* LISTING *
══════

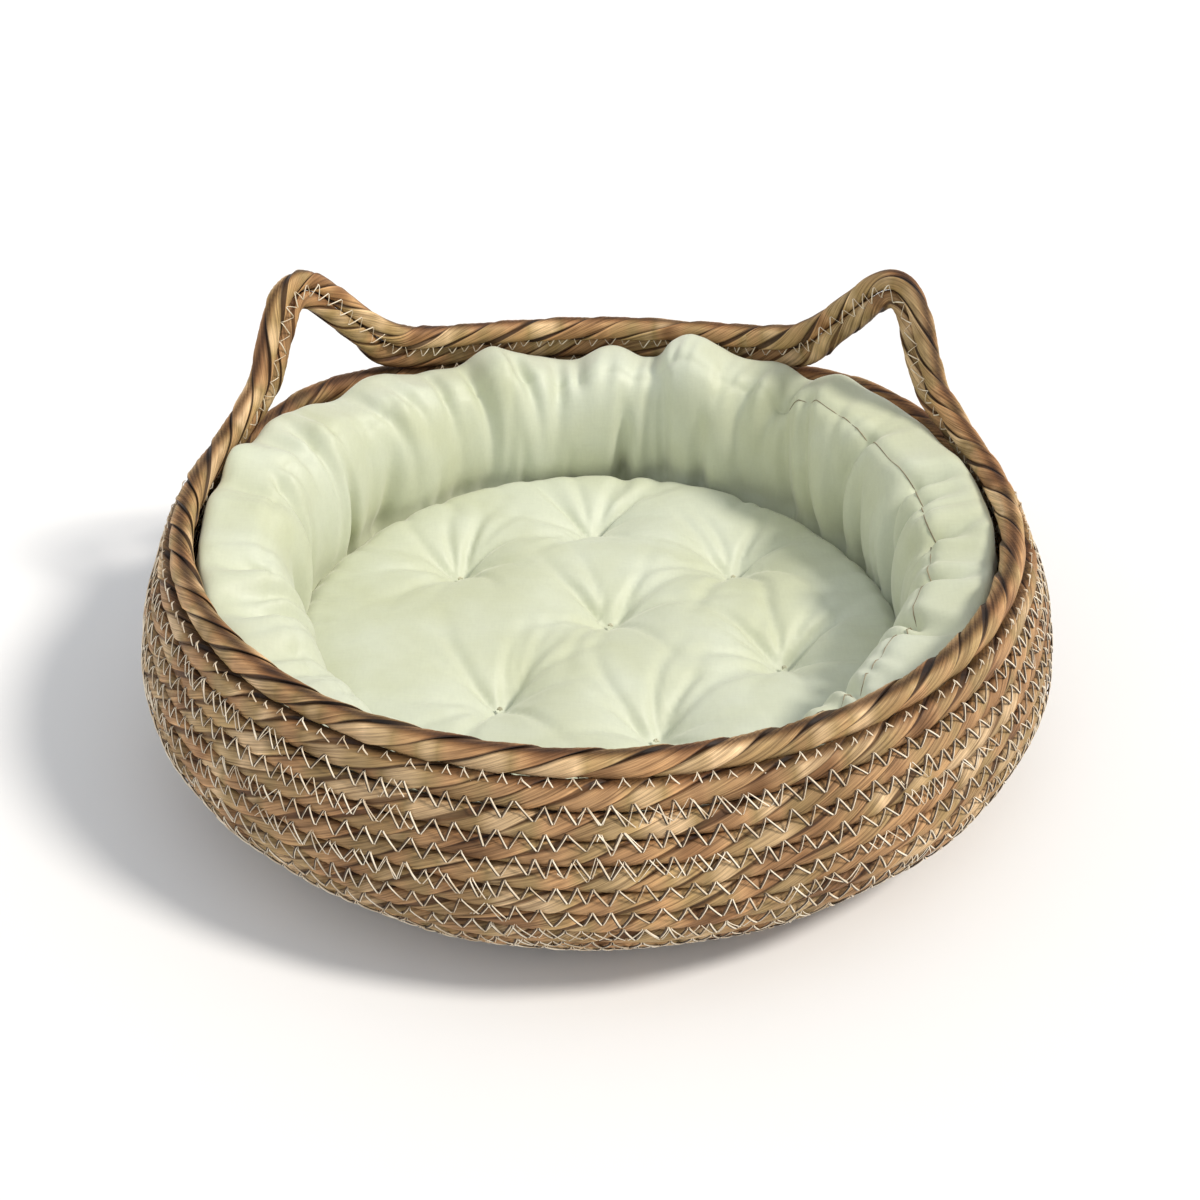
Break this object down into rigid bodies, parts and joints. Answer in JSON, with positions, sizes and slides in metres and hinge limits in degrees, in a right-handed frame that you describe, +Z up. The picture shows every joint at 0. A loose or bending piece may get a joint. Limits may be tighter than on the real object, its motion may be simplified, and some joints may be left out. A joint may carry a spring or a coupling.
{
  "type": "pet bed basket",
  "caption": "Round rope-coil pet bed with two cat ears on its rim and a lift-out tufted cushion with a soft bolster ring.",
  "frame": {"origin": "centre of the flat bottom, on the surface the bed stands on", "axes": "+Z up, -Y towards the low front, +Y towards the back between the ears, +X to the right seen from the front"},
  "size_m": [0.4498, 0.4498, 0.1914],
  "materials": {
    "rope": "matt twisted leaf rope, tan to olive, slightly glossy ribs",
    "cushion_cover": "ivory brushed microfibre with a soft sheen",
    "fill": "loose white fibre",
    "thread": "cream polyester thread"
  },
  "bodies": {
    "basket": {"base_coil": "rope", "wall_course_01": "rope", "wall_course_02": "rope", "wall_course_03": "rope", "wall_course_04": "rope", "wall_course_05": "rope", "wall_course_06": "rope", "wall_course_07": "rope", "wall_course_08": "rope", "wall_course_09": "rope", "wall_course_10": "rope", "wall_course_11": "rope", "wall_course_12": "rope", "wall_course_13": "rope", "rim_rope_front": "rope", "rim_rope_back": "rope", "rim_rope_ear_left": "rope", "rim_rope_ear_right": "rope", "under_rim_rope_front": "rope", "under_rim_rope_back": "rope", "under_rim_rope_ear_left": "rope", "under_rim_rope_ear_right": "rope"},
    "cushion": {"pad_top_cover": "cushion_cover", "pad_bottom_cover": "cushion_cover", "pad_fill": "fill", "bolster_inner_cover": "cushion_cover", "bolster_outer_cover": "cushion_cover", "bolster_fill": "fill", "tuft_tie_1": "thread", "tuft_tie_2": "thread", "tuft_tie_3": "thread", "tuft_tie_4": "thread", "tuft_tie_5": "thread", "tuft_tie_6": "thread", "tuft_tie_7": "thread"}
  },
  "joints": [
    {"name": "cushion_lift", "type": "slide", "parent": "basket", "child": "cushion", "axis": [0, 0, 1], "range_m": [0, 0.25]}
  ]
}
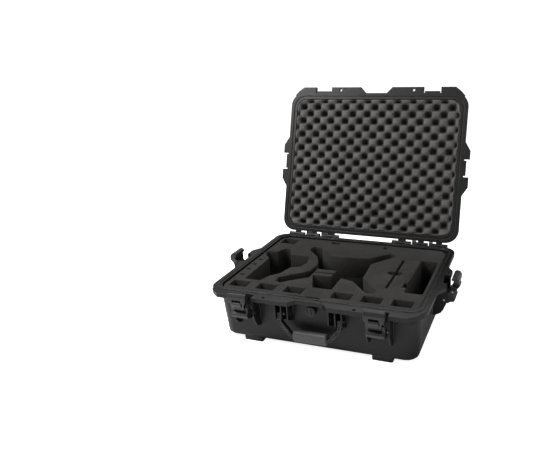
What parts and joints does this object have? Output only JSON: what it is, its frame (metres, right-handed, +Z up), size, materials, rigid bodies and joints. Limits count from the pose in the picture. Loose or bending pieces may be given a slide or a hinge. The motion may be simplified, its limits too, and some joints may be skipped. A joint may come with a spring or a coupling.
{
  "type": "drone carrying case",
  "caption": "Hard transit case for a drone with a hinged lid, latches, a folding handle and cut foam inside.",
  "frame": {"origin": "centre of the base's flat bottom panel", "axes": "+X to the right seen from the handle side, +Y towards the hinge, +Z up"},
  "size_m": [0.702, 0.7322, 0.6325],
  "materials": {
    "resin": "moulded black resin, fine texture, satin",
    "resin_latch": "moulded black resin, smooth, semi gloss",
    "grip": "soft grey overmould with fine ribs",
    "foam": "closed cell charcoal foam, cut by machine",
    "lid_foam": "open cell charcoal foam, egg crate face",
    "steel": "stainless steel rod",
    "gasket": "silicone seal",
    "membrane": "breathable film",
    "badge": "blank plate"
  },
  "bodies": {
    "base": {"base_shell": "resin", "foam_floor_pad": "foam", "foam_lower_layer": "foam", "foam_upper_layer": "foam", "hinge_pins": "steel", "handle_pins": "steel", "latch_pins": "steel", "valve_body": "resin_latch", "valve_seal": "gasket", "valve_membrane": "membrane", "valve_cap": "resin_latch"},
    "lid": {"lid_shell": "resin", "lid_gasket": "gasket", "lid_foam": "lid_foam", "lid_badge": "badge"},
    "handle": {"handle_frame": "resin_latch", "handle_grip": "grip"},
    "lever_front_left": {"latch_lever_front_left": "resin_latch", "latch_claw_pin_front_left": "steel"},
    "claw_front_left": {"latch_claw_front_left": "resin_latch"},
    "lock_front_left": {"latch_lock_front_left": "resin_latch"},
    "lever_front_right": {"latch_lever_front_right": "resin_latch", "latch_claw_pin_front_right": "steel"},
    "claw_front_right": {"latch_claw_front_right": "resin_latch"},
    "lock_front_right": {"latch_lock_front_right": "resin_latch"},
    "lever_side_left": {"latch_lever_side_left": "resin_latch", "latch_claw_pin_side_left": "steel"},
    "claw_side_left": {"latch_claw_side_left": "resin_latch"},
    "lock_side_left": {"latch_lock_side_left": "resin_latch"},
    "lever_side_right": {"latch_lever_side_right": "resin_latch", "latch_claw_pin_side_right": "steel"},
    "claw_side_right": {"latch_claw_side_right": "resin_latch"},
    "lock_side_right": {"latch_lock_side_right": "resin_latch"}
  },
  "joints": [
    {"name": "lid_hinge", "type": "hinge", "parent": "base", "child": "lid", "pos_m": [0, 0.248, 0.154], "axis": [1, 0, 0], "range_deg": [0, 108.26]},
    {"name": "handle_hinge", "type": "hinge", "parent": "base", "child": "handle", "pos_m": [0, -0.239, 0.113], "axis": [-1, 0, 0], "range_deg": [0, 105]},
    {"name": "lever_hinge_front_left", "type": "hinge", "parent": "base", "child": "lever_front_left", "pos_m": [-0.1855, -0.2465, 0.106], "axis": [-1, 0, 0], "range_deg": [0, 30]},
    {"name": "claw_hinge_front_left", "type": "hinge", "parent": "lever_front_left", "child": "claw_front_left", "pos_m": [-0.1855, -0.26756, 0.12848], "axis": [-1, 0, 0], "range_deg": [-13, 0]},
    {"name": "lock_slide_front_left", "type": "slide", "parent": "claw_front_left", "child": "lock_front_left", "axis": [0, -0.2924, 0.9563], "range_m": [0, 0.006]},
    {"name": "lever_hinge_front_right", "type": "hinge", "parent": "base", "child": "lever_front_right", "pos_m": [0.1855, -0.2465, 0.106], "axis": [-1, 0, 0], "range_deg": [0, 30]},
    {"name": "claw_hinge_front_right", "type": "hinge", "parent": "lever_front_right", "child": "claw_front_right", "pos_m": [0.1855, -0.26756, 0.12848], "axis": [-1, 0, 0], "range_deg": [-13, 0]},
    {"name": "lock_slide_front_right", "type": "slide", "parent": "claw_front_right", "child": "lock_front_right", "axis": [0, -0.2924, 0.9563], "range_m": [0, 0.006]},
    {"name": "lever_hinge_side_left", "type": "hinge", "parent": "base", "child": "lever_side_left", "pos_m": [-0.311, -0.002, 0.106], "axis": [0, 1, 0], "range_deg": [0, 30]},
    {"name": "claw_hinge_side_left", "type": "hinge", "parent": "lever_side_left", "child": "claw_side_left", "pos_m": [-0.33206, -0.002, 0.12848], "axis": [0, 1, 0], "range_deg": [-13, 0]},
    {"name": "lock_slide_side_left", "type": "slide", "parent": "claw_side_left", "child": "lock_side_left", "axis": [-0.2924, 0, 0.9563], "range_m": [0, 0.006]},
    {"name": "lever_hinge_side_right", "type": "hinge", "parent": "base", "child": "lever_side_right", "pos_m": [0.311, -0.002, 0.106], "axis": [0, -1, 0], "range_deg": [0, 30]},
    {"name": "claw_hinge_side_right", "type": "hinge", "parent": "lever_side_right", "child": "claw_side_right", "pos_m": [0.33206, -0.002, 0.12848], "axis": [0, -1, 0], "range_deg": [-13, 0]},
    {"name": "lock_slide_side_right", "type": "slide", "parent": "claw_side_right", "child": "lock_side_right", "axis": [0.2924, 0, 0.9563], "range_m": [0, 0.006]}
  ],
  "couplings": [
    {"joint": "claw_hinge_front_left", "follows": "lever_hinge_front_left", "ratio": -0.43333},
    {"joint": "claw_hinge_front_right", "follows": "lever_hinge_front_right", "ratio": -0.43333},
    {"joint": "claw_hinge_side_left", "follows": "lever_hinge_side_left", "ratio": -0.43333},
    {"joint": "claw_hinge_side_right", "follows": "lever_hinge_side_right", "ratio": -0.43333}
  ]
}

══════

Copy all lines of the material above where the string "joints" occurs.

* FULL SOLUTION *
Break this object down into rigid bodies, parts and joints. Answer in JSON, with positions, sizes and slides in metres and hinge limits in degrees, in a right-handed frame that you describe, +Z up. The picture shows every joint at 0. A loose or bending piece may get a joint. Limits may be tighter than on the real object, its motion may be simplified, and some joints may be left out. A joint may carry a spring or a coupling.
  "joints": [
What parts and joints does this object have? Output only JSON: what it is, its frame (metres, right-handed, +Z up), size, materials, rigid bodies and joints. Limits count from the pose in the picture. Loose or bending pieces may be given a slide or a hinge. The motion may be simplified, its limits too, and some joints may be skipped. A joint may come with a spring or a coupling.
  "joints": [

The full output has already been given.